Des actions répétées contre des compagnies ou institutions peuvent être très efficaces. Ainsi que de faire des choses qui contournent les lois et le système et trouver des moyens d'aider des gens (se marier avec un/e migrant/e, héberger des sans-papiers...) C'est une sorte de désobéissance civile.
COMMUNIQUER VERS “LES AUTRES” Communiquer ce que nous faisons ? Ou le faire parce que nous estimons que c'est légitime en soi ?
(les compte-rendus de ces prochaines discussions sont moins détaillés)
Nous ne voulons pas reproduire ce que nous combattons : nier nos idées, modifier les actions qu'on veut faire, juste pour coller à l'”opinion” publique.
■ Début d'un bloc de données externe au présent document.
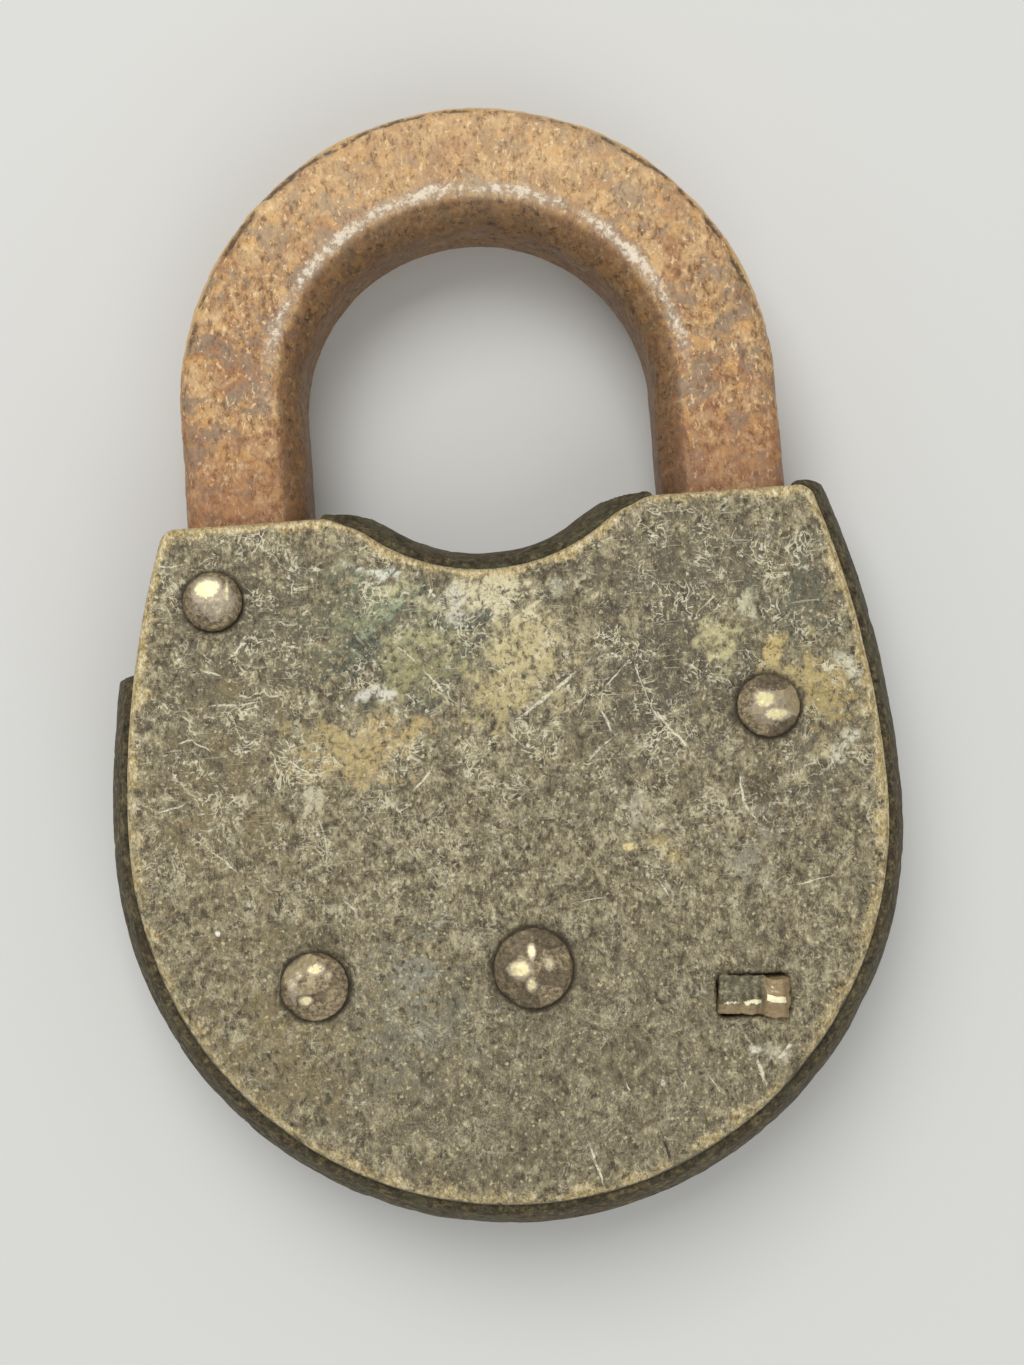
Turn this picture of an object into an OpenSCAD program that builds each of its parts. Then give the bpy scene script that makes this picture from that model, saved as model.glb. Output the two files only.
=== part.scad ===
// Lever padlock with a shackle that swings out on one leg, lying on its front face.
// +X points right, +Y towards the shackle and +Z out of the back plate.
// The origin is the centre of the body's round lower edge, on the front face.

/* [Body outline] */
// Radius of the back plate's round lower edge
body_r = 35.4; // [32:0.1:43]
// Radius of the long arcs that form the plate's two sides
side_r = 91.6; // [80:0.1:130]
// Height of the plate's flat shoulders above the origin
shoulder_y = 29.4; // [27:0.1:36]
// Half width of the notch between the shoulders
notch_half = 13.4; // [11:0.1:14]
// Depth of the notch below the shoulders
notch_depth = 5.9; // [4:0.1:7.2]

/* [Case casting] */
// Height at which the back plate sits on the case's rim
seat_z = 14.8; // [13:0.1:18]
// Thickness of the case's front
front_t = 2.2; // [1.6:0.1:3]
// How far the rim reaches out past the back plate
ledge = 0.8; // [0.4:0.1:1.4]
// How far the wall bulges past the back plate's outline at half depth
bulge = 2.7; // [1.6:0.1:3.6]
// How far the wall reaches in past the back plate's outline
wall_in = 1.2; // [1:0.1:1.4]
// Drop of the side window's lower end below the shoulders
window_drop = 13.3; // [12.6:0.1:15]
// Gap between a leg's inner edge and its hole
leg_gap = 0.95; // [0.9:0.05:1.2]
// Thickness of the ribs that guide the bolt
rib_t = 1.6; // [1:0.1:2]
// Height of those ribs above the front
rib_h = 7.4; // [4:0.1:8]
// Gap between the key pin and the round of the keyhole
keyhole_gap = 1.5; // [1.2:0.1:2]
// Width of the keyhole's slot
keyhole_w = 2.4; // [2:0.1:3]
// How far the keyhole's slot reaches past the belly of the levers
keyhole_reach = 1.6; // [0.5:0.1:3]

/* [Back plate] */
// Thickness of the back plate
plate_t = 1.6; // [1.2:0.1:2.2]

/* [Shackle] */
// Width of the bar, seen from the back
bar_w = 11.9; // [10:0.1:12.6]
// Thickness of the bar
bar_t = 11.4; // [9.6:0.1:11.6]
// Radius of the bar's inner edges
bar_in_r = 3.6; // [2:0.1:4.4]
// Radius of the bar's outer edges
bar_out_r = 1.8; // [0.8:0.1:3]
// Distance from the shoulder's corner in to the leg's outer edge
leg_inset = 1.8; // [1.5:0.1:2.2]
// Height of the arch's centre above the shoulders
arch_rise = 11.4; // [6:0.1:20]
// Depth of the toe inside the body
toe_depth = 16.2; // [13.5:0.1:17.2]
// Chamfer on the toe's lower outer corner
toe_chamfer = 2.4; // [2:0.1:3.4]
// Depth of the notch that the bolt enters
latch_depth = 4.4; // [3.6:0.1:5]
// Height of the notch that the bolt enters
latch_h = 4; // [3.4:0.1:4.6]
// Drop of that notch's middle below the shoulders
latch_drop = 11.9; // [11:0.1:12.4]

/* [Pins and posts] */
// Distance from the leg's outer edge in to the shackle's pivot
pivot_inset = 2.55; // [2.2:0.05:3.2]
// Drop of the pivot below the shoulders
pivot_drop = 7.2; // [6.6:0.1:7.8]
// Radius of the pivot
pivot_r = 2.4; // [2:0.1:2.8]
// Radius of the eye around the pivot
eye_r = 5.4; // [4.6:0.1:5.6]
// Radius of the stop post under the toe
stop_r = 4.2; // [3.4:0.1:4.6]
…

L'excès serait de refuser toute chose efficace sous prétexte que si quelque chose fonctionne, c'est que ça doit être du réformisme. L'excès “inverse” serait de faire de l'idéologie/ dogmatisme. On ne peut pas non plus ne pas se demander comment nos actions seront perçues. Dans cette perspective, il ne faut pas mépriser les autres. Et il faut réfléchir aux stratégies. Avant tout il faut être lucide. Prendre en compte la situation, et si on fait un truc juste parce qu'on en a envie alors qu'on pense que ça ne semblera pas légitime à des “autres”, mieux vaut ne pas se fatiguer à essayer de communiquer.
LUTTES GLOBALES ET / OU PRIORITAIRES ?
Le patriarcat et le capitalisme sont deux systèmes d'oppression qui peuvent exister l'un sans l'autre, mais dans notre société ils sont intrinsèquement liés, et se nourrissent l'un de l'autre. Donc il nous semble nécessaire de lutter contre les deux systèmes au même niveau.
Nécessité de globaliser des luttes pour anéantir tous les rapports d'oppression, domination, y compris les rapports dont nous profitons : ceux qui maintiennent nos privilèges.
Complexité du racisme intégré, sexisme intégré, etc. Les militant-e-s de ces “causes” en sont aussi les agent-e-s, les personnes qui reproduisent ces rapports de domination.
Chaque personne ne peut pas prendre toutes les luttes de front, s'investir sur tous les terrains.
Alors, dans nos luttes spécifiques, ne pas oublier la dimension globale (la faire au moins passer dans le discours).